THOM BELL: I HEAR A SYMPHONY

 



With Thom Bell's passing, another major player of the Philadelphia Soul family is gone. Having left an earthly footprint for eternity---I envision Bell ascending to an ancestral plane, reuniting with his departed comrades. His signature strings, French horns, sitars, and oboes trumpet his arrival.   

My early memories of the legendary producer/arranger/singer/songwriter were ignited by his peculiar-looking first name---Thom: a cross between a West Indian spelling and an antiquated abbreviation of his birth name. (For years I called him Th-om as in the word “thumb”). I remember my mother's recollection of my little sister’s infatuation with "Rock and Roll Baby"----a Bell-produced joyful romp about a precocious child prodigy from “Bluefield, West Virginia” in "doodle-white shoes" who "never sang out of tune." 

Even as a seven-year-old in 1976, I was keenly aware of Bell's music. As a second grader, I proudly recited (to say I sang it would be a stretch) "The Rubberband Man" word-for-word. During the late 60s and throughout the 1970s, Bell's symphonic soliloquies were in heavy rotation on pop, R&B, and easy-listening playlists. 

Working with diverse acts from Johnny Mathis, Ronnie Dyson, and Phyllis Hyman to Elton John and James Ingram----Bell is most known for the Delfonics’ muted pageantry ("Didn’t I Blow Your Mind (This Time"), the Stylistics’ wistful romance ("You Make Me Feel Brand New"), and the Spinners’ earthy folksiness ("Ghetto Child"). 

Bell’s music had reach. I can remember a 1976 Good Times episode ("JJ's New Career") where Jimmie Walker's JJ falls in with a couple of drug-dealing friends to rescue his family from eviction. In a scene depicting him momentarily enjoying the high life in a posh apartment partying with foxy ladies---one of his crew asks him: "where's the latest Spinners album?"

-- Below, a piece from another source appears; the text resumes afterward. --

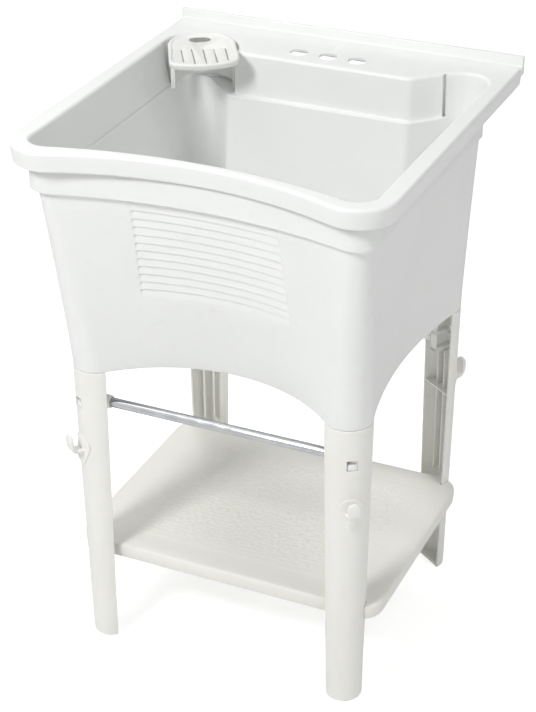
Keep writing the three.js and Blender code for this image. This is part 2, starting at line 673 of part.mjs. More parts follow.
function add(name, shape, finish) {
  const geometry = toGeometry(shape);
  geometry.computeVertexNormals();
  const mesh = new THREE.Mesh(geometry, new THREE.MeshStandardMaterial(finish));
  mesh.name = name;
  sink.add(mesh);
  return mesh;
}

add('tub', makeTub(), COLOURS.tub);

const leg = makeLeg();
const hook = makeHook();
CORNERS.forEach(([sideX, sideY], i) => {
  add(`leg_${CORNER_NAMES[i]}`, atCorner(leg, sideX, sideY), COLOURS.leg);
  add(`hook_${CORNER_NAMES[i]}`, atCorner(hook, sideX, sideY), COLOURS.leg);
});

add('towel_bar', makeBar(), COLOURS.chrome).position.set(0, -BAR.y, BAR.z);
add('shelf', makeShelf(), COLOURS.shelf);
add('soap_dish', makeSoapDish(), COLOURS.dish);

add('drain_body', makeDrainBody(), COLOURS.drain);
add('drain_gasket', makeGasket(), COLOURS.rubber);
add('drain_lock_nut', makeLockNut(), COLOURS.drain);
add('slip_washer', makeSlipWasher(), COLOURS.rubber);
add('slip_nut', makeSlipNut(), COLOURS.drain);
add('tailpiece', makeTailpiece(), COLOURS.drain);
add('stopper', makeStopper(), COLOURS.rubber);

export default sink;
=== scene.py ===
import math

import bmesh
import bpy
import numpy as np
from mathutils import Matrix, Vector


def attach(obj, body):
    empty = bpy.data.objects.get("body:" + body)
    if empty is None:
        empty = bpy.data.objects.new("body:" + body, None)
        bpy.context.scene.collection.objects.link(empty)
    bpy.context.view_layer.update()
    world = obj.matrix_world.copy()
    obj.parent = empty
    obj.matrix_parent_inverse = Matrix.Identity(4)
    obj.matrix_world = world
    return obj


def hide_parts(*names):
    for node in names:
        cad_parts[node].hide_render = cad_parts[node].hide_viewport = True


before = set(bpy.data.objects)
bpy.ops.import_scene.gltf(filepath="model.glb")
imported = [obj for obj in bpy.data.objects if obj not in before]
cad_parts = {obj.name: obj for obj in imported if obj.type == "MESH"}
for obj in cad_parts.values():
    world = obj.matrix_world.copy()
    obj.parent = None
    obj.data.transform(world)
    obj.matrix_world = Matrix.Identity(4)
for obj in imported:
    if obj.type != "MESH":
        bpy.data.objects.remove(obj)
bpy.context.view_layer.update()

# The looks of a moulded laundry sink, in the frame of its solids. Sizes here are in
# millimetres, +Z up, X to the right and Y to the back, and meshes are written in metres.
MM = 0.001
GAP = 0.3  # between touching pieces
WALL = 4.0  # moulded wall thickness

RIM = dict(half_w=305.0, half_d=311.7, top=921.0, lip=32.0, corner_r=62.0, corner_y=249.9, dip=265.0)
SPLASH = dict(height=17.0, thick=8.3, root=906.0, back=312.0)
FAUCET = dict(pitch=50.8, y=225.0, r=15.0)
LEDGE = dict(z=843.0, rise=5.0)
SKIRT_Z = 522.0

# front corner x, y, r; depth of the hollow front; side's turn; back corner x, y, r; flat middle
# of the back; degrees that the back wall turns at each pocket
WALL_KEYS = ("fx", "fy", "fr", "dip", "turn", "bx", "by", "br", "recess", "pocket")
WALL_BOTTOM = np.array([215, 200, 38.5, 152, 14, 215, 200, 38.5, 154, 70], float)
WALL_LEDGE = np.array([242, 248, 26, 241, 1, 232, 201, 38, 178, 45], float)
WALL_BAND = np.array([243, 250, 36, 251.5, 0.5, 236, 201, 47, 187, 45], float)
FLARE_POWER = 1.15
RECESS_FILLET = 12.0
GROOVE = dict(x=200.0, y=227.0, turn=42.0, half=3.2)
SIDE_GROOVE = dict(x=279.5, y=186.0, half=7.5, boss=3.0)

FLOOR = dict(z=574.0, fall=8.0, knee=14.0)
DRAIN = dict(x=0.0, y=30.0, seat=562.0, hole=22.6, recess=34.0)
PANEL = dict(lines=11, first=823.0, pitch=14.6, foot=663.0, depth=3.3, top_x=119.0, foot_x=125.0)

LEG = dict(x=215.0, y=200.0, top_r=39.0, foot_r=30.4, wall=3.5, start=-30.0, end=138.0, face=57.0)
WINDOW = dict(z=460.0, w=17.4, h=19.0)
FIN = dict(offset=8.7, tip=12.3, foot=190.0, head=434.0, thick=3.0)
WEB_Z = 361.0
BAR = dict(y=210.0, z=460.0, r=8.0, half=200.4)
SOCKET = dict(r=11.0, bore=8.4, mouth=-28.0, end=-11.0)
HOOK = dict(
    head=380.5, low=352.0, r=20.5, low_r=8.0, stem_z=361.0, stem_h=15.2, stem_w=11.2,
    width=20.0, strip=6.0, arm_z=372.5, top=405.0,
)
TONGUE = dict(half=6.6, low=436.0, reach=31.0, catch=451.5)
SHELF = dict(
    half_w=269.5, half_d=207.0, top=181.0, height=25.0, corner_r=40.0, plate=5.0, margin=46.0,
)
TREAD = dict(pitch=9.0, height=2.0, mesh=1.35)
DISH = dict(x=-207.1, y=185.7, turn=-60.0, plate=6.0, lip=4.0)
DISH_HOLE = dict(x=-22.0, y=-3.0, r=13.4, reach=4.8)
DISH_SLOTS = [  # from and to, in the dish's own plan
    ((21, -51), (70, -55.5)), ((25, -37), (81, -36)), ((22, -20), (91, -18)),
    ((24.5, -1), (91, 0)), ((26, 16), (91, 18)), ((25, 35.4), (79, 36)),
]
DISH_SKIRT = dict(r=52.5, wall=3.0, z=856.5, start=75.0, end=258.0, leg_r=54.5, leg_from=47.0, heel=14.0)
DISH_RECESS = dict(r=59.0, floor=849.0, edge=4.0)

CORNERS = {
    "front_left": (-1, -1),
    "front_right": (1, -1),
    "back_left": (-1, 1),
    "back_right": (1, 1),
}


# ---------- outlines ----------


def arc(x, y, r, start, end, steps):
    """Points on an arc, both ends included, angles in degrees."""
    a = np.radians(np.linspace(start, end, steps + 1))
    return np.column_stack([x + r * np.cos(a), y + r * np.sin(a)])


def sector(bore, r, start, end, steps):
    """A closed outline between two arcs round the origin."""
    return np.vstack([arc(0, 0, r, start, end, steps), arc(0, 0, bore, end, start, steps)])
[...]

Like aural heirlooms, Bell's work would be passed down to Gen-Xers, Millennials, and Generation Z in the form of CDs, TV commercials, hip-hop & R&B samples, dusty record collections, and Spotify playlists.

In 2022---we know the music, but few know the elusive figure left off countless top-five producer lists by fans oblivious to Black music's creative continuum or so-called music connoisseurs whose historic reach only goes back past late-70s/early 80s Quincy Jones. 

Bell was a lesson in perfect contrast---he was classically trained and musically self-taught. He was a high school dropout with a prodigious musical mind that was almost collegiate. Deftly avoiding contractual webs, he was content with being an independent work-for-hire yet he'd enjoy fruitful collaborations with lyricists William Hart, Linda Creed, and the writing team of Jefferson-Hawes-Simmons. 

A model of controlled restraint in the studio, Bell stepped out of the box to work with fading acts (Dionne Warwick and the Spinners) and returned them to glory. 

Despite earning hefty sums for his work, Bell eschewed the flashy trappings of fame. Instead of parties and huge entourages, it was weekends at home playing ping pong or cleaning tanks that housed his beloved exotic fish. During a prolific partnership that ran the course of thirty-plus songs and over 40 gold and platinum records, Bell and his partner Creed pursued regular lives away from the music. 

At the height of their fame, Creed sat for an interview explaining Bell's desire to be an anti-star: "Tommy and I have turned down several TV shows because he takes the bus to work every morning and says how can take the bus to work if people know who I am? They'll never leave me alone."

When George Clinton ("You know, violins, big productions, disco, the Teddy Pendergrasses, it all sounds like white pop music of the 50s. A lot of it is cool, but it's still just a rehash of what white America did....") and Maurice White---men born during  Bell’s birth decade---shed the accouterments of their buttoned-up musical past to erect their P-Funk and Earth, Wind & Fire franchises, Bell stayed the course, riding his symphonic soul to major success. He'd win the first-ever Grammy for producer of the year in 1975, beating out Stevie Wonder in his hitmaking prime. 

Bell's supreme confidence ('' don't bring them to me unless they've got bombs. that's my job, to keep you from getting bombs") wit, and practicality saw him avoid the nasty pitfalls of the music industry. In the business but not of it---Bell's lucrative publishing revenue allowed him to retreat to a quiet life in the hinterlands of Washington State.

Less known than his comrades Gamble and Huff---Bell was a major part of the Mighty Three. Creatively and business-wise they split divergent hairs but they were unified in advancing Black music beyond soul's throaty bluster and funk's sinewy syncopation. While Gamble and Huff saved souls,  Bell soothed them. 

As the bells toll in the wake of Thom Bell's earthly transition, the poignant words of writer David Mutti Clark come to mind: the music echoes in the emptiness. It reminds us of where came from and where we’re bound.